God's technology—her creative tool—was the Word. All the requirements of labor—concentration, self-renunciation (the obverse of concentration), and effort—were fused in the software of the divine Word. While the world struggles in the birthpangs and stress of physical effort, the image of God suspiciously resembles that of a poet or writer —resting on the seventh day of the imagination, coalescing creation out of chaos with the technology of a few well-chosen sentences...

But Man's technology—mortal Man, frightened Man, blind Man, sinful Man—is bent to an earth of greed and domination rather than lifted to the Jubilee of serene creativity. Technology is not just labor-saving, it is also labor-distorting, labor-undoing. Proud Man plays with his software, shifts his investments, floats his capital, manipulates his symbols—right up to the apocalyptic market crash, the year 2000 computer glitch, the fall of babbling Babylon...

The authors of the hexaemeral literature were engaged in a cultural and intellectual laboring with concepts—defining for themselves the order of their world. We all do this. And I remember the labor of particulars involved when the community organizers of the late 1970s vanished into the neighborhoods of the poor and the unemployed —those VISTA volunteers and others who disappeared even more completely with the advent of the 1980s and the Reagan era (which utterly opposed any community empowerment that might challenge Reaganism's ideological vision).
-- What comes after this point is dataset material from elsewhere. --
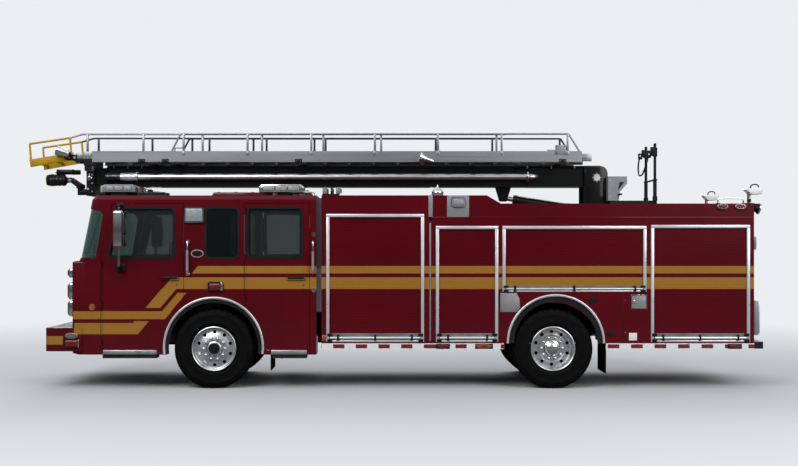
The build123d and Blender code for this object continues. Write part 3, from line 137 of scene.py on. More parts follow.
# %% [markdown]
# A finish is a material with one shader. Its patterns read Object coordinates, which stay with a
# piece when its body moves and need no unwrapping. Most real surfaces share three habits, so these
# are methods: a slow change of tone, an uneven gloss and a fine bump.
# %% Finishes and their habits
class Finish(Nodes):
    """A material, its shader and the habits of its surface."""

    def __init__(self, name, colour, rough, metal=0.0, **sockets):
        self.material = bpy.data.materials.new(name)
        self.material.use_nodes = True
        super().__init__(self.material.node_tree)
        self.shader = self.tree.nodes["Principled BSDF"]
        self.colour = (*colour, 1)
        sockets.update(base_color=self.colour, roughness=rough, metallic=metal)
        for socket, value in sockets.items():
            self.set(socket.replace("_", " ").title().replace("Ior", "IOR"), value)
        self.place = self.node("ShaderNodeTexCoord").outputs["Object"]
        self.height = None

    def set(self, socket, value):
        """Gives one input of the shader a value or a link."""
        self.plug(value, self.shader.inputs[socket])

    def part(self, letter):
        """One coordinate of the place: X, Y or Z."""
        return self.node("ShaderNodeSeparateXYZ", {0: self.place}).outputs[letter]

    def wave(self, value, length):
        """A sine along a value, repeated after a length."""
        return self.math("SINE", self.times(value, 2 * pi / length))

    def noise(self, scale, detail=3.0, rough=0.55, stretch=None):
        """Noise over the surface, stretched along its axes if asked."""
        place = self.place
        if stretch:
            place = self.node("ShaderNodeMapping", {"Vector": place, "Scale": stretch}).outputs[0]
        inputs = {"Vector": place, "Scale": scale, "Detail": detail, "Roughness": rough}
        return self.node("ShaderNodeTexNoise", inputs).outputs["Fac"]

    def tone(self, amount=0.12, scale=1.5):
        """A slow change of tone over the surface."""
        dark, light = ((*(min(1.0, channel * (1 + change)) for channel in self.colour[:3]), 1)
                       for change in (-amount, amount))
        self.set("Base Color", self.mix(self.spread(self.noise(scale, 4.0, 0.6), 0, 1), dark, light))
        return self

    def gloss(self, low, high, scale=3.0, stretch=None):
        """An uneven gloss, as wiped paint and handled metal have."""
        self.set("Roughness", self.spread(self.noise(scale, 5.0, 0.6, stretch), low, high))
        return self

    def bump(self, height, strength=0.2, depth=0.001):
        """A bump from a height value, on top of the one before."""
        inputs = {"Height": height, "Strength": strength, "Distance": depth}
        if self.height is not None:
            inputs["Normal"] = self.height
        self.height = self.node("ShaderNodeBump", inputs).outputs[0]
        self.set("Normal", self.height)
        return self

    def grain(self, scale, strength=0.15, depth=0.001, stretch=None):
        """A fine bump from noise."""
        return self.bump(self.noise(scale, 3.0, 0.6, stretch), strength, depth)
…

These are debatable particulars, and the work of community organization is limited by partisan and strategic considerations, as is the way with politics. But "freedom" is a concept which runs even deeper than "democracy"—and in the Biblical vision, freedom has always been connected with labor in the celebration of Jubilee—just as human labor is connected with the divine labor of love which is the cosmos. These unities—abstract and philosophical though they may be—are grounded in the plunge of labor into concrete particulars —and as such they underwrite human hopes—both earthly and transcendental.